A banda pernambucana Mestre Ambrósio, formada nos anos 90 e que era um símbolo de como um processo civilizacional pode ser positivo ao forjar uma mescla de música nordestina típica, com rock, jazz e música árabe, lançou um disco em 1998 cujo título parece se enquadrar no BraZil de hoje: Fuá na Casa de CaBRal.
 
A terceira música do citado disco é a própria “Fuá na Casa de CaBRal” e se remete a uma visão que temos do nosso país, nascido mestiço e esculhambado, mas, ao mesmo tempo, essa visão de “nação mestiça”, tão ressaltada em prova por intelectuais como Câmara Cascudo e Gilberto Freyre, tem, no seu interior, uma elite, ela mesma mestiça, racista e violenta, moldada por um conceito de divisão de classes, baseada na cor e na grana, que está entranhada no seu cerne. 
 
O fuá no BraZil de hoje é fruto de nossa própria desconfiança enquanto nação.

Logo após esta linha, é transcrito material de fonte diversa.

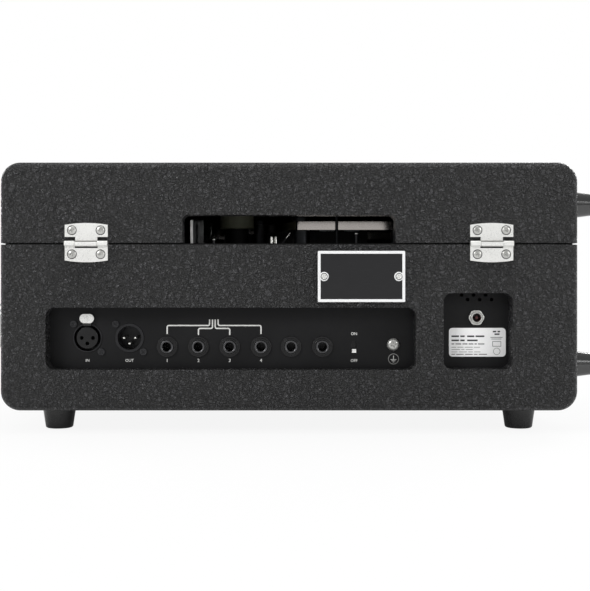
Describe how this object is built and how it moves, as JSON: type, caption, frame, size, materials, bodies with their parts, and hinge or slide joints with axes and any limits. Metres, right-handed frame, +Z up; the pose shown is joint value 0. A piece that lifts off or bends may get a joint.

Não temos heróis do povo nos livros formais de história. Nosso ensino se funda no sucesso social e nossa elite é uma das mais sem-vergonhas e ignorantes do mundo.
 
Somos um povo sem noção de nacionalidade e, por isso, somos tolerantes em copiar estilos de vida de outras sociedades e temos uma tendência quase natural de ser engabelados por narrativas estúpidas, como as do negacionismo terraplanista.
 
A estupidez da “revolta da vacina”; a imbecilidade da narrativa bolsonarista; a saudação à ignorância; o apego desmesurado à violência como forma de resolver as coisas; e o preconceito como ritual social, nos revela uma sociedade que brecou no tempo e que anda para trás.
 
Será necessário um forte movimento na sociedade para vencermos essa malta ignorante que hoje infesta as redes sociais. Um movimento pela vida.